I need to spin through and figure out exactly how much this service has saved me, but it is a lot. I keep ten books on my Kindle at any one time and am constantly cycling new titles in from the Unlimited collection. If you’re not interested in Kindle Unlimited but subscribe to Amazon Prime, check out the Prime Reading selections. They are not as comprehensive as the Unlimited catalog but still a valuable benefit you may not be maximizing. If you don’t already subscribe you can try it for free. Try Amazon Prime 30-Day Free Trial
I’ve been trying to combine Grant’s method for capturing what I read, combined with a marginalia and index card system preached by Ryan Holiday and Robert Greene. I’m doing this two different ways right now. I’ve begun a Commonplace book for capturing meaningful quotes and my own thoughts. My Commonplace book exists in two formats. One version is in Microsoft OneNote, the other is a series of 4×6 index cards in a box. I’m playing with both until I decide what is best. Ryan believes the handwritten way is the best way because of the effort involved. I feel like the benefits of having the material digitally and available across multiple platforms may outweigh the benefits of scribbling something in my terrible handwriting.
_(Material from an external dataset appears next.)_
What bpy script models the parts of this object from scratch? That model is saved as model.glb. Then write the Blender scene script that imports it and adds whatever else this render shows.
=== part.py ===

Seriously, it’s terrible. When I was in third grade my handwriting teacher gave me the cursive textbook to take home over the summer. I must have lost it because I mostly print to this day in a scribble that even I have difficulty reading most of the time.
The Examined Life
Socrates said at his trial that the unexamined life is not worth living. I think that the strength of these journaling efforts is not that it will preserve my thoughts for posterity but that it will allow me to explore myself and improve my daily interactions. I’m the farthest thing from perfect, but I hope that by capturing and reflecting on my day, I might become a better person. In the end all we can control is our own reactions to things. I hope that through introspection I might become the master of myself instead of a slave to the whims of the day and my own destructive habits.